SEO could no longer exist independently from branding. Businesses had to build recognizable authority, not just optimized pages.
Vince proved that search rankings aren’t only technical; they’re reputational.
5. Google Mobilegeddon (2015)
By 2015, mobile traffic had overtaken desktop in many industries. Yet many websites were still designed purely for desktop screens.
Google responded with Mobilegeddon.
Released in April 2015, this update prioritized mobile-friendly websites in mobile search results. Sites with poor mobile usability, tiny text, unclickable buttons, and slow loading saw ranking drops.
Mobilegeddon evaluated:
Responsive design
Mobile usability
Page speed
Viewport configuration
This update didn’t just reward mobile optimization. It punished neglect.
What changed?
User experience became a ranking signal. Design, speed, and usability were no longer optional; they were mandatory.

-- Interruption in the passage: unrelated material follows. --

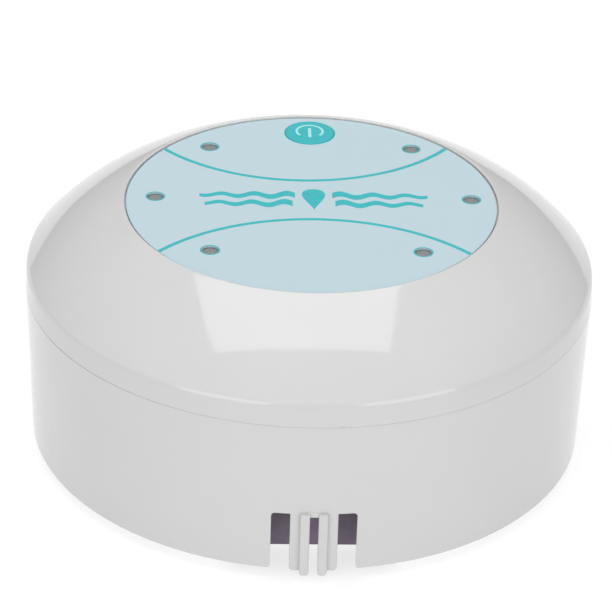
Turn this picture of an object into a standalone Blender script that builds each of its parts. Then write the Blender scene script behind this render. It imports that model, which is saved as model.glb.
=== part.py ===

From this point forward, SEO was deeply connected to UX and performance optimization.
Conclusion: The Pattern Behind These Updates
If you analyze these five updates logically, a clear trend emerges:
Florida eliminated on-page manipulation.
Jagger eliminated link manipulation.
Big Daddy enforced technical integrity.
Vince emphasized authority and trust.
Mobilegeddon prioritized user experience.

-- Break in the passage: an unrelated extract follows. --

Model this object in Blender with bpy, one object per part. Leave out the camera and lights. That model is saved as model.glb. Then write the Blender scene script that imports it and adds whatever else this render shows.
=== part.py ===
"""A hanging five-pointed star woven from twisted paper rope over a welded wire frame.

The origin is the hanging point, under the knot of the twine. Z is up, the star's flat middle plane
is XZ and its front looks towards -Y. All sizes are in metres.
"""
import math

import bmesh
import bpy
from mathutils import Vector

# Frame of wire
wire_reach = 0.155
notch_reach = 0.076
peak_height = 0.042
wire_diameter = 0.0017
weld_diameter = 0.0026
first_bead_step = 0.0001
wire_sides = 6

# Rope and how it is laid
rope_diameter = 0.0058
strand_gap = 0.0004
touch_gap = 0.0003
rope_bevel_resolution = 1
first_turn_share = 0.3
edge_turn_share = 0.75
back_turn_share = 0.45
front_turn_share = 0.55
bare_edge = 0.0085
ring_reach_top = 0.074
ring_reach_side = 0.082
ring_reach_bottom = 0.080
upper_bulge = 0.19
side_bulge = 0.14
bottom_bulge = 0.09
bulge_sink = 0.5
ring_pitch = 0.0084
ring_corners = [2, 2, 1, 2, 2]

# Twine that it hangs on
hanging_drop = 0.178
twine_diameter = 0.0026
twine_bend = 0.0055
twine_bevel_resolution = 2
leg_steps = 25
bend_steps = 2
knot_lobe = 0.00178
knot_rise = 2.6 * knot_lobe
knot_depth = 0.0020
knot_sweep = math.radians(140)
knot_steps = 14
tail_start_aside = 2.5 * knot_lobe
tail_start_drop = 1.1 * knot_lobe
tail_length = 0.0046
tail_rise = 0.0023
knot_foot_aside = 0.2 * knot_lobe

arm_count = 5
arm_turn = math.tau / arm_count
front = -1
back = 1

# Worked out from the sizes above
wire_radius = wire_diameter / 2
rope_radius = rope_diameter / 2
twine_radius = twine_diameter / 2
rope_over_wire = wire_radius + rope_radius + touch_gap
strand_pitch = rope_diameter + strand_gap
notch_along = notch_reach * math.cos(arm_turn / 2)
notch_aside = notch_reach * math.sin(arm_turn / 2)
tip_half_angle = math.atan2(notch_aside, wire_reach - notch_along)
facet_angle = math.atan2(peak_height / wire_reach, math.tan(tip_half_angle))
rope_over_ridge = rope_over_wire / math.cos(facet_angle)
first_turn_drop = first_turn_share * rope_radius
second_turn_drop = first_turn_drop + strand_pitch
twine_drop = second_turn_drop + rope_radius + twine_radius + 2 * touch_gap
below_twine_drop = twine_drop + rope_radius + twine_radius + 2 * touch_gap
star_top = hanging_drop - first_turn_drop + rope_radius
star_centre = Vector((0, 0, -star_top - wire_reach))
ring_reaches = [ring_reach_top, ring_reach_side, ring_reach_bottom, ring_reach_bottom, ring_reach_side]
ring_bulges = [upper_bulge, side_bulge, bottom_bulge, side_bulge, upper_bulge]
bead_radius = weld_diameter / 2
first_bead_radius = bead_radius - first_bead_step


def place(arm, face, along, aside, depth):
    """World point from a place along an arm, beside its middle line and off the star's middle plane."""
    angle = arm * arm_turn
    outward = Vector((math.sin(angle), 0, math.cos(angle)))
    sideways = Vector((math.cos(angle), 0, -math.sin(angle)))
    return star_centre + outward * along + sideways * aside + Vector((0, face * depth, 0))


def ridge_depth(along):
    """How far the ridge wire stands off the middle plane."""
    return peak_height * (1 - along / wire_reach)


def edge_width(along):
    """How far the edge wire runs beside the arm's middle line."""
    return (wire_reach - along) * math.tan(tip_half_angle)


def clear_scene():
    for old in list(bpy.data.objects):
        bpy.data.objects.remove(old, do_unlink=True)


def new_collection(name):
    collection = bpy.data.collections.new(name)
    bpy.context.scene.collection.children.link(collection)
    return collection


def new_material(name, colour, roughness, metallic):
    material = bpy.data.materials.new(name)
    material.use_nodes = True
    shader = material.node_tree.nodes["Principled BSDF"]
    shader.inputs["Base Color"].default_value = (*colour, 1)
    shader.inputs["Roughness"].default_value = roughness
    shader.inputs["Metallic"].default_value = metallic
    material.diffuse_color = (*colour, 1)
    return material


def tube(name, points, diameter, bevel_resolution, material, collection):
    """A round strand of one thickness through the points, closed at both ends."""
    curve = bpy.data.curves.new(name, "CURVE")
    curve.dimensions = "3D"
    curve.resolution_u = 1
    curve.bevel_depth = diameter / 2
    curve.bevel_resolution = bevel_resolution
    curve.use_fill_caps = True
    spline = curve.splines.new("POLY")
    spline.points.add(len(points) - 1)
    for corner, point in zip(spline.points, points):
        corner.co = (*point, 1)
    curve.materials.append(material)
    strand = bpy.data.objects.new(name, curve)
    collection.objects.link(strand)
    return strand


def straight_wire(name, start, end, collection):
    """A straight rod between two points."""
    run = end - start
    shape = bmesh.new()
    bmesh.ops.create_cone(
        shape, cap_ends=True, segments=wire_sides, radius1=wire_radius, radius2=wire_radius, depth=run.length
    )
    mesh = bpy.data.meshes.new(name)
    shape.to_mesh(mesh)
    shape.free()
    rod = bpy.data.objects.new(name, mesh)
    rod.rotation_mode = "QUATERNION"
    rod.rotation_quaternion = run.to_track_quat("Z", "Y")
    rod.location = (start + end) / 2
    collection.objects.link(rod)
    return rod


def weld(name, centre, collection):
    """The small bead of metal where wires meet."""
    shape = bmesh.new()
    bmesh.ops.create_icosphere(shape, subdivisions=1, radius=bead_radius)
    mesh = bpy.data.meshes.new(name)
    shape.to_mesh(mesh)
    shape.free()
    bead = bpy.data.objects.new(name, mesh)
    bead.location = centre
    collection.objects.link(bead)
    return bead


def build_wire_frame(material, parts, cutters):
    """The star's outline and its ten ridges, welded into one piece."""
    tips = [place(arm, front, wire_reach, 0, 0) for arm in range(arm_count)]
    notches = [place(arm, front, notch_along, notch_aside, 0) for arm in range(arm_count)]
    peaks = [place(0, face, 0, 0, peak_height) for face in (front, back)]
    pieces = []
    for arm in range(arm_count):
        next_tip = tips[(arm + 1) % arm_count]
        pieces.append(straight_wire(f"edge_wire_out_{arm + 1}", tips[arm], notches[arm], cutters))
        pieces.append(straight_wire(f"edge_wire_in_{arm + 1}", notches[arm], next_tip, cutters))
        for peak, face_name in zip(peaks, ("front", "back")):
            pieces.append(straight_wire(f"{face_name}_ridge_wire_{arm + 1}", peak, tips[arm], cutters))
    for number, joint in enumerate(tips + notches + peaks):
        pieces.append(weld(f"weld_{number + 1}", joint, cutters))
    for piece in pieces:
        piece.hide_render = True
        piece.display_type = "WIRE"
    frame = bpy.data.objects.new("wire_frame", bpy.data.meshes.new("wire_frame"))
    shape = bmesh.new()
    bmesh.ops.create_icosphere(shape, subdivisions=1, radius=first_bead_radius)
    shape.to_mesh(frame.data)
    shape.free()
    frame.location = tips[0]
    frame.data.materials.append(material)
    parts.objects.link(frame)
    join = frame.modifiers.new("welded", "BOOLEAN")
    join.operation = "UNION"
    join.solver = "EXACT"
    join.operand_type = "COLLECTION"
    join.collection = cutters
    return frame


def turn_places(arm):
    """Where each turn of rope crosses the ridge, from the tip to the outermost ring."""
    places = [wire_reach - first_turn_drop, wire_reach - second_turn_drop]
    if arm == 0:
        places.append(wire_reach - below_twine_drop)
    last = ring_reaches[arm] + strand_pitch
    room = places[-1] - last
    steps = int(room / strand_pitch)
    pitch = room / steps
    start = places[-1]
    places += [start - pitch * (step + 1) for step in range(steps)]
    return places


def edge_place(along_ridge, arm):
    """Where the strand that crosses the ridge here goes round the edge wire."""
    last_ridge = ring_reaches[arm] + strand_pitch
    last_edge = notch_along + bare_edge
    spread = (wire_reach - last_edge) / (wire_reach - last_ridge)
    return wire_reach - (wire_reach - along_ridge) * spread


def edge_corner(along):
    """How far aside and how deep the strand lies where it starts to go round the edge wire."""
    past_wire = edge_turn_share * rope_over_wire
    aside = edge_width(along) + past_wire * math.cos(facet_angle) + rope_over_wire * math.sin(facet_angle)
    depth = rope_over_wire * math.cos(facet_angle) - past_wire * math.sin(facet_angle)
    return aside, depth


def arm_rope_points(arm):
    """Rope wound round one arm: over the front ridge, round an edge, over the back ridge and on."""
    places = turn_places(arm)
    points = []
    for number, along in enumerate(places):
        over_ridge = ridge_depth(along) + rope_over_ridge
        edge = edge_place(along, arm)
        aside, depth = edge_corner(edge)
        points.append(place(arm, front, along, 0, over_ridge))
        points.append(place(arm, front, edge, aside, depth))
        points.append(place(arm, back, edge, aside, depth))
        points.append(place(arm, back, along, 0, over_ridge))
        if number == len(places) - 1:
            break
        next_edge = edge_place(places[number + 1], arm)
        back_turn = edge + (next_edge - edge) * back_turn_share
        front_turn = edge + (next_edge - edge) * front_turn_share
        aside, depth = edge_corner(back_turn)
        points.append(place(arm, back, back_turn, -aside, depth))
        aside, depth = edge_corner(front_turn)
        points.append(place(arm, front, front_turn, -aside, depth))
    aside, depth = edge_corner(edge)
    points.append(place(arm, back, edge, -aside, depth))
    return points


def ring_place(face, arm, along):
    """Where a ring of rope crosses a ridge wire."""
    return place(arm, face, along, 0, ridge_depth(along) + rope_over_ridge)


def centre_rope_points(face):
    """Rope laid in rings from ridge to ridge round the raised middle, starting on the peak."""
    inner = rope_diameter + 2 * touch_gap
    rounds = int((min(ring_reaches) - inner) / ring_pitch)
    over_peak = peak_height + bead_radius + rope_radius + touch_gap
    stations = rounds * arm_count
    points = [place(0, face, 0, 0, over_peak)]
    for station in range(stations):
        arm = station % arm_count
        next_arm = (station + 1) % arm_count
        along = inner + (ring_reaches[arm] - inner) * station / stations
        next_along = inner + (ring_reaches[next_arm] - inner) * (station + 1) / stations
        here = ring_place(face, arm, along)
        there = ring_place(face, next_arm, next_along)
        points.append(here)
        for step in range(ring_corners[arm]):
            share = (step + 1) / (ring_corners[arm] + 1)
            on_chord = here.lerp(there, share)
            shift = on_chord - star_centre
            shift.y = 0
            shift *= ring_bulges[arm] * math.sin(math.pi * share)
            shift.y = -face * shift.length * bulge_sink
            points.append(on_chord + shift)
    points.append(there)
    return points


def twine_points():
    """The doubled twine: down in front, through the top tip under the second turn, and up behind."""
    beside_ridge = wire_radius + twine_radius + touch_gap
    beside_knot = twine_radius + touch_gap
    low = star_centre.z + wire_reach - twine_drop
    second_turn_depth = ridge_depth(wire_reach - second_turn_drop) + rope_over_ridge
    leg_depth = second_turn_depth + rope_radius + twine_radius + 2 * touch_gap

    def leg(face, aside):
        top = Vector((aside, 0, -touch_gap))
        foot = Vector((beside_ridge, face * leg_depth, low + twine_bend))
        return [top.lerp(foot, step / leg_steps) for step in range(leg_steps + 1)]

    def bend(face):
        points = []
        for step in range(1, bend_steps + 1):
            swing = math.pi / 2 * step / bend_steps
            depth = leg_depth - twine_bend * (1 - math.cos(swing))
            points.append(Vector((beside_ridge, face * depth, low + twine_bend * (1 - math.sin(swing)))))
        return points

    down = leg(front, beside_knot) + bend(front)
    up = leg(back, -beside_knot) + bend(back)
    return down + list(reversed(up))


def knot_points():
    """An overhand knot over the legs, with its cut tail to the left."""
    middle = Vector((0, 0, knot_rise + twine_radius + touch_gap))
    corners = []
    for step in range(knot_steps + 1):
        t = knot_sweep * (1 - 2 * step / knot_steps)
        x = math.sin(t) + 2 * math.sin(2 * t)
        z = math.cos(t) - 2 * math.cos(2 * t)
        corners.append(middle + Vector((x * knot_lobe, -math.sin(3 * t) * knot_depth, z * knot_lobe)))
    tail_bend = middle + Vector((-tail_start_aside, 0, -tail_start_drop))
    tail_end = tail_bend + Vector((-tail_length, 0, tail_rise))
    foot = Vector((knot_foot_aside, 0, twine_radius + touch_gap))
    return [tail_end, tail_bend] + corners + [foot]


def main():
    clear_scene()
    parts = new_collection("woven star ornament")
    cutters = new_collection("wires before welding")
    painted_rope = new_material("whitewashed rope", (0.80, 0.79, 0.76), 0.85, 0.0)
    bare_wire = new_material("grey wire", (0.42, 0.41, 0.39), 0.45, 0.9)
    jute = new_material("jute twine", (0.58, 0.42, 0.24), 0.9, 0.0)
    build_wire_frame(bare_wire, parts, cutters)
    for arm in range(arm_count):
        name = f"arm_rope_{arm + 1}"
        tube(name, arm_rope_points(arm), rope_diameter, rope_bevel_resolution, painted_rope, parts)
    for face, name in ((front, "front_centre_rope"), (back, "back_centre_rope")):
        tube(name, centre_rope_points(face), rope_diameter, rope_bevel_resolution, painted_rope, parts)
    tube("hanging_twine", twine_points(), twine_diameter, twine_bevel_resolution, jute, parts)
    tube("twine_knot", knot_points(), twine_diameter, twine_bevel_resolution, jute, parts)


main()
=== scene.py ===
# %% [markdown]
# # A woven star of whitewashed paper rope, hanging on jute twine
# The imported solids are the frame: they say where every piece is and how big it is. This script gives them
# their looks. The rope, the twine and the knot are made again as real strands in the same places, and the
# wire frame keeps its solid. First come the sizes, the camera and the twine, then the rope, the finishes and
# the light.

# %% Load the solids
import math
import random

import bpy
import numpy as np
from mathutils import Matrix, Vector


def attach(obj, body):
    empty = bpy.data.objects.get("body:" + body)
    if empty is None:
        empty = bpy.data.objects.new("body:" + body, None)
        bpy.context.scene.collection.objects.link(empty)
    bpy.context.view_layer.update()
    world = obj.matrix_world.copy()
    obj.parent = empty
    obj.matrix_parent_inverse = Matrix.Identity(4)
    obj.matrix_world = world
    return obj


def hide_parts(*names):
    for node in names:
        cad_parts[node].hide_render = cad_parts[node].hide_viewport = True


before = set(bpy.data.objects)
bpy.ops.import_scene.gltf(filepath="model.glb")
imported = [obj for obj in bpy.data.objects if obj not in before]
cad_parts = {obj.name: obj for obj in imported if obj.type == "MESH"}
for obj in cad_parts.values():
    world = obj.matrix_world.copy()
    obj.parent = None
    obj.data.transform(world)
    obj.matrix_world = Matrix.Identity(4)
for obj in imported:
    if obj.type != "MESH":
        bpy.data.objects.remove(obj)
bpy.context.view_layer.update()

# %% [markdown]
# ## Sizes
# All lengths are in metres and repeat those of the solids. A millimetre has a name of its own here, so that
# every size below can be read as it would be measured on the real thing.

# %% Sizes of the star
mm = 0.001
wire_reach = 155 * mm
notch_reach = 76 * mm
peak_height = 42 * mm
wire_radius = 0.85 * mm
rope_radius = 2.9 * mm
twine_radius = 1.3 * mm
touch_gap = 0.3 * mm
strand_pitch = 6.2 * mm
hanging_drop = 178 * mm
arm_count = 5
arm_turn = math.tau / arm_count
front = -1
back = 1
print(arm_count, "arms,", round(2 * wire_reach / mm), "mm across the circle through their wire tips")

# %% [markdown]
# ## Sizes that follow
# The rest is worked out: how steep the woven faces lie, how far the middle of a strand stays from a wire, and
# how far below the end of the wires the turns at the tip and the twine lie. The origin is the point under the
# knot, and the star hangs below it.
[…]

Each step pushed SEO closer to one principle: align with user value.
Google’s direction has been consistent for over two decades. Every major update reduces shortcuts and increases the importance of quality, credibility, and usability.
If your strategy relies on loopholes, it will eventually collapse. If your strategy focuses on:
Strong technical foundations
High-quality, relevant backlinks
Recognizable brand authority
Excellent user experience
Valuable, intent-driven content
You won’t fear algorithm updates.
SEO isn’t about gaming the system. It’s about building something worth ranking.
And history has already shown what happens to those who ignore that reality.